Everything in the listing below from the line containing "Continue the FreeCAD" through the line containing "return tuple(PinMark(side.value *" should be repeated exactly; leave out every other line.

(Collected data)
— Begin —

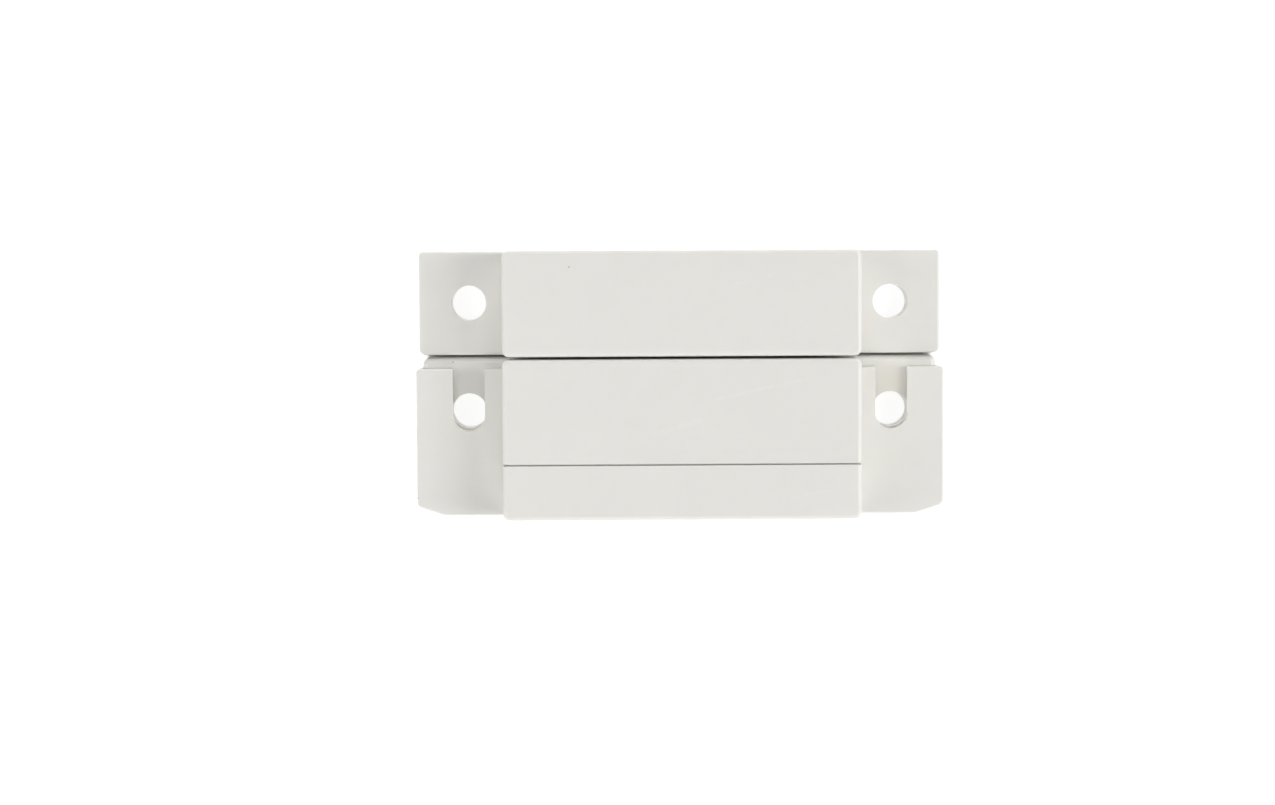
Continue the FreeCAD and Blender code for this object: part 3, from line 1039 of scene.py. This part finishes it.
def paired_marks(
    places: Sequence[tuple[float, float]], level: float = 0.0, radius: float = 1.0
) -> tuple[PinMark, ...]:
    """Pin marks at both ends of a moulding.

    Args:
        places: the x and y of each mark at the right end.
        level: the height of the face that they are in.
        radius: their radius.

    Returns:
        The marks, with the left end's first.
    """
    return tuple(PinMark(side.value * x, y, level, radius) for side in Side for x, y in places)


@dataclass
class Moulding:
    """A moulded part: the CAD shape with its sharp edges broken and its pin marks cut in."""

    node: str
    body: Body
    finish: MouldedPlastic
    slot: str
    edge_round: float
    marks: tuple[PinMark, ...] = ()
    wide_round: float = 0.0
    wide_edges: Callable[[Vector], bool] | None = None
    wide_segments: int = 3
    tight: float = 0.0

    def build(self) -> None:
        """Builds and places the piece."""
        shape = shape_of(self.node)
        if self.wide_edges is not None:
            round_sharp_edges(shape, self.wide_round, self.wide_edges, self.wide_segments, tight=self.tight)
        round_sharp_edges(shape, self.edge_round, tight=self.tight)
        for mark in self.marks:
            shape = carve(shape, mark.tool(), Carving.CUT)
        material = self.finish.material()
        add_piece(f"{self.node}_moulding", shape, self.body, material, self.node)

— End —
— Begin —

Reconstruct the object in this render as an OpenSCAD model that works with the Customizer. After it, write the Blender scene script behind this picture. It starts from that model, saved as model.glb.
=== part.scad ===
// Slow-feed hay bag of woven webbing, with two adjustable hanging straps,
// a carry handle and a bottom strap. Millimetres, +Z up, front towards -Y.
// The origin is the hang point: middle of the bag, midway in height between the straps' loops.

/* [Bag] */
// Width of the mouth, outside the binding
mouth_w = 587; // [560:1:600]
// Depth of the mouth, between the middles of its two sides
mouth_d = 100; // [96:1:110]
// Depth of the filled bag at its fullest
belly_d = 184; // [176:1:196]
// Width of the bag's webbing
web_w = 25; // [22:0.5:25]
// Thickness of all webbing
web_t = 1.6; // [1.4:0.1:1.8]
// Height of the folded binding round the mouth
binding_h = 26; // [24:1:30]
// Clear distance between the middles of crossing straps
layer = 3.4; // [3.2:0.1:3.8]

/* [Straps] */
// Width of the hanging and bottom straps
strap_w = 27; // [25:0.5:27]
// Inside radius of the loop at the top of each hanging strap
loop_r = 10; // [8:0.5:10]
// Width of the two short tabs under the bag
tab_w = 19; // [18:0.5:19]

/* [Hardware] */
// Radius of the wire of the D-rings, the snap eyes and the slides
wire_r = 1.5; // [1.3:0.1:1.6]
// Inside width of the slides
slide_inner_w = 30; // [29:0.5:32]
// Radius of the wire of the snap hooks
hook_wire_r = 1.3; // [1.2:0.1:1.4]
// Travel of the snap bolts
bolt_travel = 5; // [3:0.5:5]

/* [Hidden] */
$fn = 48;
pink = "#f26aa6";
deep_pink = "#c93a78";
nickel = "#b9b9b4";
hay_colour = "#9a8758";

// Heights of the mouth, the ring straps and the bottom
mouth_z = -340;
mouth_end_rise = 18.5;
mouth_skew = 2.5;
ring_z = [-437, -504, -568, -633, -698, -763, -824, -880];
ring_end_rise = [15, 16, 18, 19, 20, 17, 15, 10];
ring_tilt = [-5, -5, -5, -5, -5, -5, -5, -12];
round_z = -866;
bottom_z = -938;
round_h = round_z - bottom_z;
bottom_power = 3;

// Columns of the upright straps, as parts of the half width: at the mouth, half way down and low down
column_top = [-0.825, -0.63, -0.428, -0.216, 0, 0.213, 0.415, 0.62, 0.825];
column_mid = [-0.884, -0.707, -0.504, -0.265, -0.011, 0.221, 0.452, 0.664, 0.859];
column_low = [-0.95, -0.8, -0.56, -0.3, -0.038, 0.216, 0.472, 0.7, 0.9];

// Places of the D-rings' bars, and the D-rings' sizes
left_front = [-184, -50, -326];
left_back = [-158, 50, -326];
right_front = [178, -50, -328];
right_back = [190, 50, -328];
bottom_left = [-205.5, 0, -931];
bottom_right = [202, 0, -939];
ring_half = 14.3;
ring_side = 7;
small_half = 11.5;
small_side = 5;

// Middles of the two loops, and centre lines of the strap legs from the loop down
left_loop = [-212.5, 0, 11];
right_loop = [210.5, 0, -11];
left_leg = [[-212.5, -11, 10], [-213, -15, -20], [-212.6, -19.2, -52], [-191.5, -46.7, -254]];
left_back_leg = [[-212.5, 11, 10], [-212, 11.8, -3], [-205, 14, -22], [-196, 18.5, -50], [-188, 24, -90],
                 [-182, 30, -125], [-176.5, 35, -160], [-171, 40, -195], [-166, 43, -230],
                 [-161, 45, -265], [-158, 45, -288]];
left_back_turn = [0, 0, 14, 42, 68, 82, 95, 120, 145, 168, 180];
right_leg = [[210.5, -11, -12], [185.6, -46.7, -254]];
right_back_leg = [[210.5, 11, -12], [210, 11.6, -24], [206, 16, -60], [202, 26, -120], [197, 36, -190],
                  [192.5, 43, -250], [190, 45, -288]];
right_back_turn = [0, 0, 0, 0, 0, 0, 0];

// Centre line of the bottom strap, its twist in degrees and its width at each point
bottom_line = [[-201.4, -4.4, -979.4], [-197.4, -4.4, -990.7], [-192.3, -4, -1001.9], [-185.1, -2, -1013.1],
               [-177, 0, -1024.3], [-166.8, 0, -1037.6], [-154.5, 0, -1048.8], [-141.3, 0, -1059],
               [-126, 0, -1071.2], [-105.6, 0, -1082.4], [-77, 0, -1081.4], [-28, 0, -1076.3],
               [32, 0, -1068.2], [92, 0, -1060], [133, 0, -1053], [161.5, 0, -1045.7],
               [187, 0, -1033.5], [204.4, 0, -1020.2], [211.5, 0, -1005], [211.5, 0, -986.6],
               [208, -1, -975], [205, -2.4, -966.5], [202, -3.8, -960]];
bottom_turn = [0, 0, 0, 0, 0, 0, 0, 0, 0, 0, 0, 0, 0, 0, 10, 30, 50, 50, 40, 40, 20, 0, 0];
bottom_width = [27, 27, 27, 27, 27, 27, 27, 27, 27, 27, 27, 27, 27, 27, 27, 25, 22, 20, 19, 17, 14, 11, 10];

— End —

_Complete answer:_
Continue the FreeCAD and Blender code for this object: part 3, from line 1039 of scene.py. This part finishes it.
def paired_marks(
    places: Sequence[tuple[float, float]], level: float = 0.0, radius: float = 1.0
) -> tuple[PinMark, ...]:
    """Pin marks at both ends of a moulding.

    Args:
        places: the x and y of each mark at the right end.
        level: the height of the face that they are in.
        radius: their radius.

    Returns:
        The marks, with the left end's first.
    """
    return tuple(PinMark(side.value * x, y, level, radius) for side in Side for x, y in places)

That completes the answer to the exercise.